Crude energy: The index for crude energy materials increased 1.3 percent in March. From December to March, crude energy prices moved up 10.8 percent, following an 18.7-percent jump in the previous 3-month period. In March, the monthly advance in the index for crude energy materials can be mostly attributed to a 12.1-percent rise in crude petroleum prices.
Services Analysis
Trade industries: The Producer Price Index for the Net Output of Total Trade Industries advanced 0.5 percent in March, its second consecutive monthly rise. (Trade indexes measure changes in margins received by wholesalers and retailers.) Leading the March increase, margins received by wholesale trade industries increased 2.4 percent. Higher margins received by non-discount department stores and new car dealers also were factors in the advance in the total trade industries index.
Transportation and warehousing industries: The Producer Price Index for the Net Output of Transportation and Warehousing Industries moved up 0.6 percent in March following a 0.4-percent decline a month earlier. Most of the March increase can be attributed to a 3.7-percent
gain in prices received by the scheduled passenger air transportation industry. Higher prices received by couriers and line-haul railroads also contributed to the rise in the transportation and warehousing industries index.

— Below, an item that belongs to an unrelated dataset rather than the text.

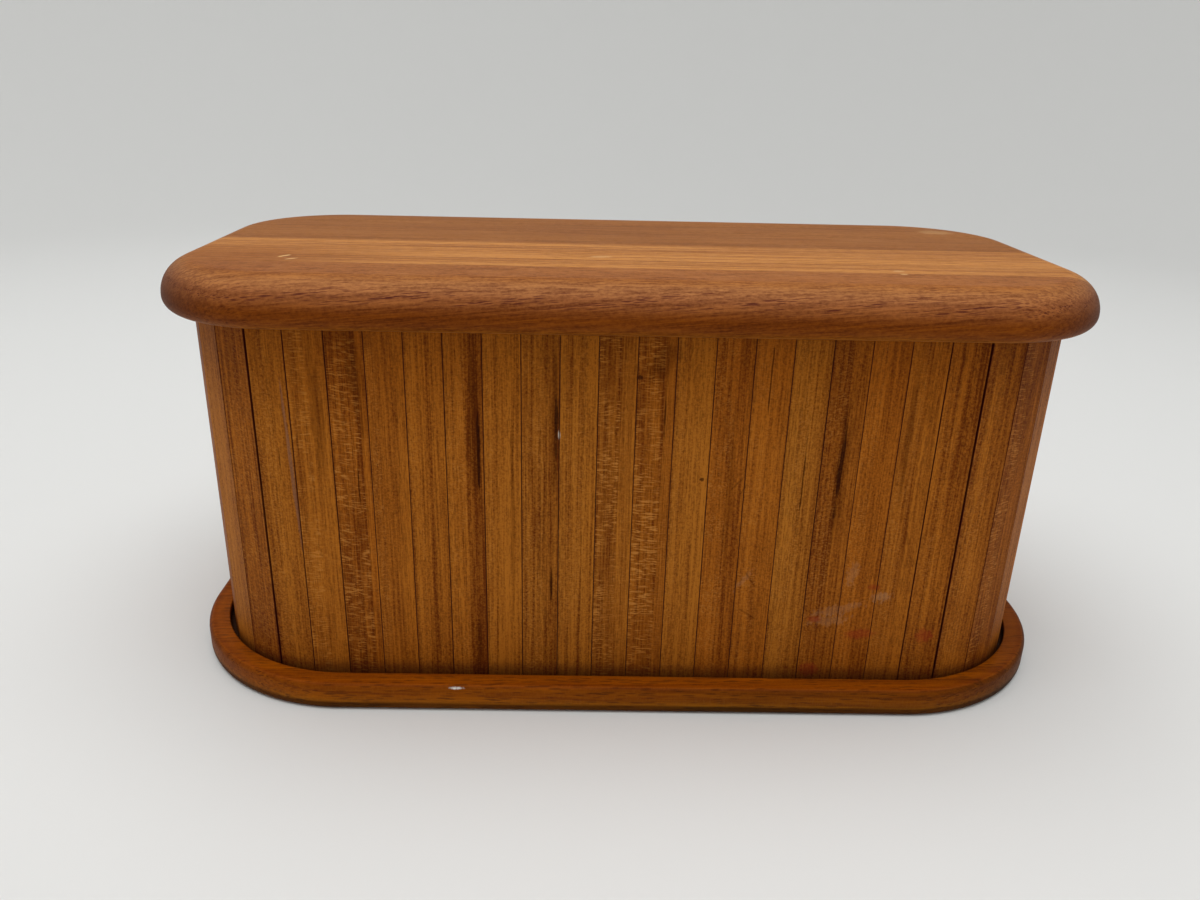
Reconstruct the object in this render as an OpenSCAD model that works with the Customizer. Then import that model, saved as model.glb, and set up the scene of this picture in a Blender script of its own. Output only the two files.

Traditional service industries: The Producer Price Index for the Net Output of Total Traditional Service Industries fell 0.5 percent in March, after advancing in each of the prior two months. Leading this decrease, prices received by the depository credit intermediation industry group moved down 6.4 percent. Lower prices received by non-casino hotels and motels and by investment bankers and securities dealers also contributed to the decline in the total traditional service industries index.